President Bush has quietly claimed the authority to disobey more than 750 laws enacted since he took office, asserting that he has the power to set aside any statute passed by Congress when it conflicts with his interpretation of the Constitution.

[snip]

Legal scholars say the scope and aggression of Bush's assertions that he can bypass laws represent a concerted effort to expand his power at the expense of Congress, upsetting the balance between the branches of government.

[snip]

Phillip Cooper, a Portland State University law professor who has studied the executive power claims Bush made during his first term, said Bush and his legal team have spent the past five years quietly working to concentrate ever more governmental power into the White House. ''There is no question that this administration has been involved in a very carefully thought-out, systematic process of expanding presidential power at the expense of the other branches of government," Cooper said. ''This is really big, very expansive, and very significant." 

[snip]

... Bush is according himself the ultimate interpretation of the Constitution. And he is quietly exercising that authority to a degree that is unprecedented in US history.  

[snip]

The Constitution grants Congress the power to create armies, to declare war, to make rules for captured enemies, and ''to make rules for the government and regulation of the land and naval forces." But, citing his role as commander in chief, Bush says he can ignore any act of Congress that seeks to regulate the military.

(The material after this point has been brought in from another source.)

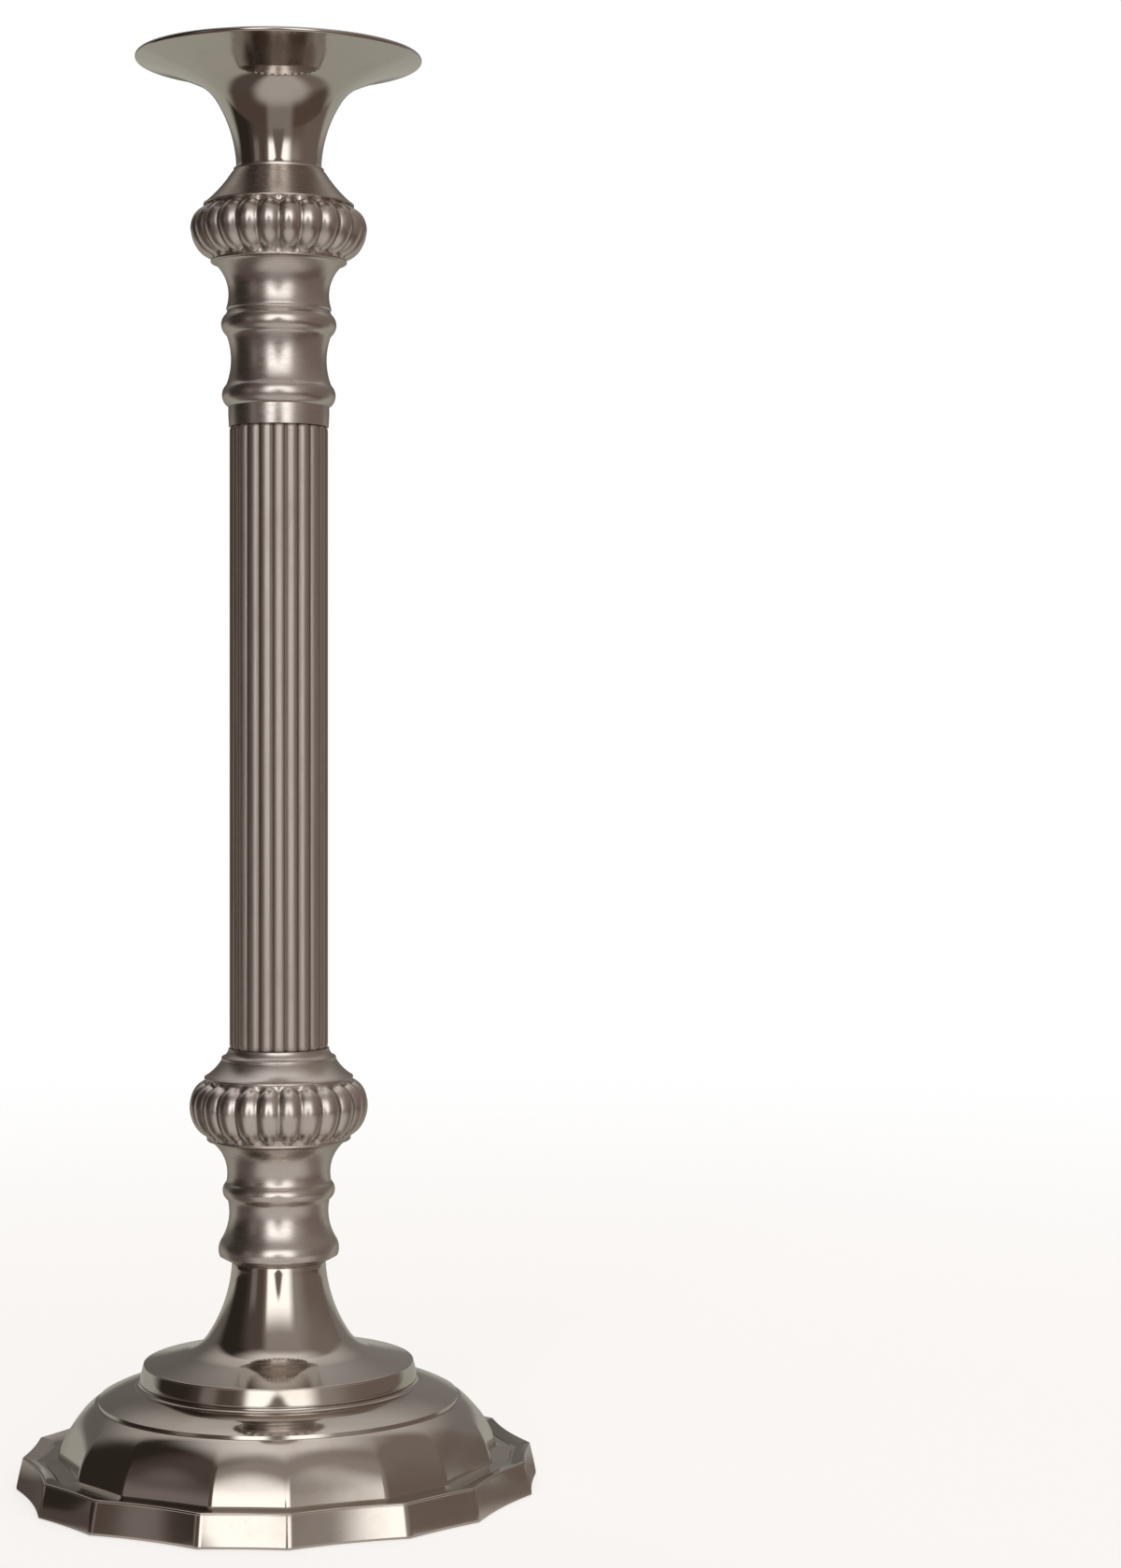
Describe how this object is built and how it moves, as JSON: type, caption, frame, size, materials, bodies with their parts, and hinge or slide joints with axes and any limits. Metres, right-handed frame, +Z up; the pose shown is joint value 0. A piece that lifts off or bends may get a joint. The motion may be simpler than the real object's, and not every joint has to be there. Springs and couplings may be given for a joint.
{
  "type": "candlestick",
  "caption": "Tall turned candlestick with a trumpet drip pan, gadrooned knops, a reeded column and a scalloped weighted base; holds one taper candle upright.",
  "frame": {"origin": "on the table under the middle of the felt pad", "axes": "+Z up along the column; -Y faces the viewer; the shape is the same every eighth of a turn about Z, with no left or right"},
  "size_m": [0.1562, 0.1562, 0.43],
  "materials": {
    "polished_plate": "silver plate, polished",
    "cup_plate": "silver plate, drawn",
    "satin_plate": "silver plate, satin",
    "brushed_plate": "silver plate, brushed lengthwise",
    "zinc_steel": "zinc plated",
    "ballast_iron": "as cast",
    "felt": "pressed felt"
  },
  "bodies": {
    "root": {"candle_pan": "polished_plate", "candle_cup": "cup_plate", "upper_knop": "satin_plate", "column_tube": "brushed_plate", "lower_knop": "satin_plate", "foot_trumpet": "polished_plate", "scalloped_base": "polished_plate", "tie_rod": "zinc_steel", "base_washer": "zinc_steel", "spring_washer": "zinc_steel", "base_nut": "zinc_steel", "ballast_ring": "ballast_iron", "cover_plate": "zinc_steel", "felt_pad": "felt"}
  },
  "joints": []
}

On at least four occasions while Bush has been president, Congress has passed laws forbidding US troops from engaging in combat in Colombia, where the US military is advising the government in its struggle against narcotics-funded Marxist rebels.

After signing each bill, Bush declared in his signing statement that he did not have to obey any of the Colombia restrictions because he is commander in chief.

When Reagan ignored the explicit law of Congress and funded the Contras anyway, the result was a national scandal.  Bush does much more, repeatedly, and it's barely even reported.

America, as we think of it, is in desperate trouble.  Even if you don't think Bush will take things further than, say, Gitmo, warrantless spying, rendition for torture, etc., the precedent here is incredibly dangerous for the future.

Bush has also said he can bypass laws requiring him to tell Congress before diverting money from an authorized program in order to start a secret operation, such as the ''black sites" where suspected terrorists are secretly imprisoned.

Congress has also twice passed laws forbidding the military from using intelligence that was not ''lawfully collected," including any information on Americans that was gathered in violation of the Fourth Amendment's protections against unreasonable searches.

Congress first passed this provision in August 2004, when Bush's warrantless domestic spying program was still a secret, and passed it again after the program's existence was disclosed in December 2005.

On both occasions, Bush declared in signing statements that only he, as commander in chief, could decide whether such intelligence can be used by the military. 

[snip]

Many laws Bush has asserted he can bypass involve requirements to give information about government activity to congressional oversight committees.

In December 2004, Congress passed an intelligence bill requiring the Justice Department to tell them how often, and in what situations, the FBI was using special national security wiretaps on US soil. The law also required the Justice Department to give oversight committees copies of administration memos outlining any new interpretations of domestic-spying laws. And it contained 11 other requirements for reports about such issues as civil liberties, security clearances, border security, and counternarcotics efforts.

After signing the bill, Bush issued a signing statement saying he could withhold all the information sought by Congress. 

[snip]

David Golove, a New York University law professor who specializes in executive-power issues, said Bush has cast a cloud over ''the whole idea that there is a rule of law," because no one can be certain of which laws Bush thinks are valid and which he thinks he can ignore.

[snip] 

A president who ignores the court, backed by a Congress that is unwilling to challenge him, Golove said, can make the Constitution simply ''disappear." 

Read the whole article.

Yes, Clinton issued signing statements, too (a much smaller number, and not proclaiming such vast new powers).  That doesn't make it right.  (The spectacle of right-wingers suddenly citing Clinton as an arbiter of decency is truly brilliant.)

These are the facts: signing statements were used only rarely until the Reagan administration.  Since then, their use accelerated, creating a constitutional grey area.  Bush is now exploiting and widening this loophole vastly more often and more consistently to concentrate executive power than has ever been tried. 

It's not hyperbole to claim that Bush is systematically arrogating to himself the powers of both Congress to make law and the Supreme Court to interpret it, all while insisting upon his power to use the military and intelligence agencies in any way he personally sees fit. 

It's all over his own signature. 

If you have the slightest grasp of history, you can see why this is terribly dangerous. 

Shame on anyone who dares support this assault on the Constitution while questioning the patriotism of others.